Les déclarations de Myers ne démentent pas cette thèse. On peut même considérer qu’elles la renforcent : Myers serait venu parler au nom du commandement militaire à Washington, pour démentir l’accord passé sur le terrain. On peut même avancer l’hypothèse que Myers a été pressé d’intervenir dans ce sens par la direction civile du Pentagone (Rumsfeld et Wolfowitz). Dans le même ordre d’idée, pour poursuivre l’hypothèse : pourquoi Rumsfeld n’est-il pas intervenu dimanche, et pourquoi cette tâche a-t-elle été laissée à Myers ? Parce que le pouvoir civil a signifié aux chefs militaires à Washington que c’était à eux à “se mouiller” pour reprendre le contrôle de leurs forces.

Reste l’inconnue de la Maison-Blanche. Si comme le suggère Xymphora, la Maison-Blanche joue directement avec le commandement sur place (« In fact, Falluja was being micromanaged by the White House itself »), l’action de la Maison-Blanche après les déclarations de Myers reste très difficile à prévoir. Le Pentagone peut jouer au naïf, présenter l’intervention de Myers comme une démarche normale puisque la direction des opérations reste effectivement, en théorie, confiée à lui-même et au commandement civil. La Maison-Blanche peut laisser faire en continuant à agir en sous-main, ou bien décider d’intervenir publiquement.

Le plus remarquable dans cette crise est qu’il semble désormais y avoir deux crises, avec un lien pour les relier de plus en plus ténu.

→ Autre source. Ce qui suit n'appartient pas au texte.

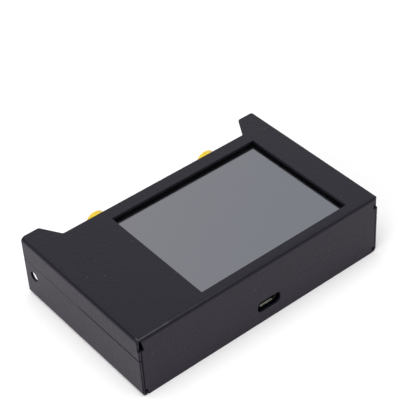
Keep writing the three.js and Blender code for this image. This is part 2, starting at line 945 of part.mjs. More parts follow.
// The moulded insert that closes the back of the shell and holds the tongue
function usbInsert() {
  const back = usbMouth + usbDepth - seatGap;
  const front = back - usbBackWall;
  const baseLength = usbLength - 2 * (usbWall + seatGap);
  const baseHeight = usbThickness - 2 * (usbWall + seatGap);
  const base = rectangle(baseLength, baseHeight, usbRound - usbWall - seatGap, usbX, usbHeight);
  const tongue = rectangle(tongueLength, tongueThickness, tongueThickness / 3, usbX, usbHeight);
  const tongueFront = usbMouth + tongueSetback;
  return join(prismBack(base, front, back, bendSteps), prismBack(tongue, tongueFront, back - seatGap));
}

// Slide switch

function powerSwitchBody() {
  const front = panelInnerFace - fitGap;
  const middle = front - powerBodyDepth / 2;
  const slotLength = knobLength + powerTravel + 2 * fitGap;
  const slotHeight = knobHeight + 2 * fitGap;
  const roomLength = carriageLength + powerTravel + 2 * fitGap;
  const roomDepth = carriageDepth + 2 * fitGap;
  const roomHeight = carriageHeight + 2 * fitGap;
  const roomMiddle = front - powerFaceWall - roomDepth / 2;
  const body = block(powerBodyLength, powerBodyDepth, controlBodyHeight, 0, middle, 0);
  const room = block(roomLength, roomDepth, roomHeight, 0, roomMiddle, 0);
  const slot = block(slotLength, powerFaceWall + overrun, slotHeight, 0, front - powerFaceWall / 2, 0);
  return cut(body, join(room, slot));
}

// The carriage stays in the body, and its knob comes out through the panel
function powerSwitchSlider() {
  const middle = panelInnerFace - powerFaceWall - 2 * fitGap - carriageDepth / 2;
  const carriage = block(carriageLength, carriageDepth, carriageHeight, 0, middle, 0);
  const knobShape = rectangle(knobLength, knobHeight, knobHeight * knobRoundShare);
  return join(carriage, prismBack(knobShape, middle, rearFace + knobReach));
}

// Push buttons

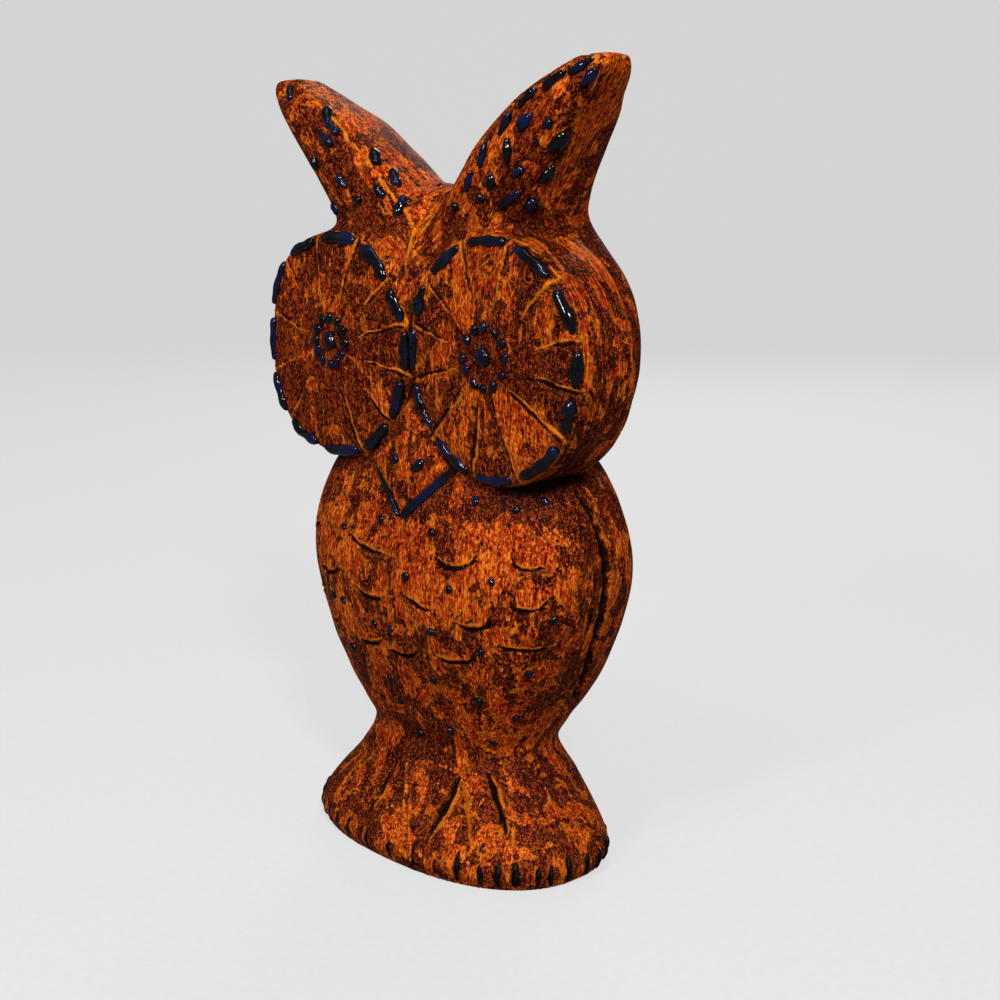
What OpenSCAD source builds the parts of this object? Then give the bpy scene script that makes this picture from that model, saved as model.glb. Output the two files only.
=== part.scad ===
// Carved wooden owl that stands on a flared foot, dotted and dashed with raised enamel.
// The owl looks along -Y, +Z is up, and left and right are the owl's own sides.

/* [Whole figure] */
// Height from the table to the ear tips, in millimetres
owl_h = 240; // [160:1:320]
// Facets round each horizontal slice of the carving
slice_facets = 48; // [32:4:56]
// Height between slices of the body and the skull, in millimetres
slice_step = 4; // [3.5:0.5:8]

/* [Eye discs] */
// Radius of each eye disc
disc_r = 36; // [33:0.5:38]
// Distance of each disc's centre from the middle of the face
disc_x = 35.6; // [34:0.2:38]
// Height of the disc centres above the table
disc_z = 157; // [154:0.5:160]
// How far the disc rims stand in front of the middle plane
disc_front = 21.8; // [20:0.2:24]
// How much each disc swells at its middle
disc_dome = 3.2; // [1:0.2:4]

/* [Beak] */
// Half the width of the beak at its corners
beak_half_w = 18; // [14:0.5:20]
// Height of the beak's upper point, between the discs
beak_top = 144; // [140:0.5:148]
// Height of the beak's two corners
beak_mid = 124; // [121:0.5:127]
// Height of the beak's tip, on the breast
beak_tip = 108; // [104:0.5:112]

/* [Painted beads] */
// Half the width of the dashes round the eye discs
dash_r = 1.8; // [1.4:0.1:2.2]
// Half the width of the round dots on the breast
dot_r = 1.5; // [1.1:0.1:1.9]
// Half the width of the dots in each iris ring
iris_dot_r = 1.15; // [0.9:0.05:1.3]
// Number of dots in each iris ring
iris_dots = 12; // [8:1:13]
// Number of short strokes round the hem of the foot
hem_strokes = 40; // [24:2:48]
// Share of a bead's half width that is sunk in the wood
bead_sink = 0.3; // [0.1:0.05:0.5]

/* [Hidden] */

design_h = 240;
grow = owl_h / design_h;
wood = "#a8521c";
enamel = "#101430";
bead_facets = 8;
left = 1;
right = -1;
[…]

• Celle qui a lieu sur le terrain, avec les combattants, les arrangements sur place, etc.

• Celle qui a lieu à Washington, avec les affrontements entre factions civiles pour le pouvoir et la détermination de la politique officielle.

Dans tous les cas, il n’y a rien dans ces hypothèses pour nous étonner, tant l’hypothèse du désordre et de la rupture du pouvoir US est partout confirmée. On la retrouve par exemple dans l’affaire des tortures.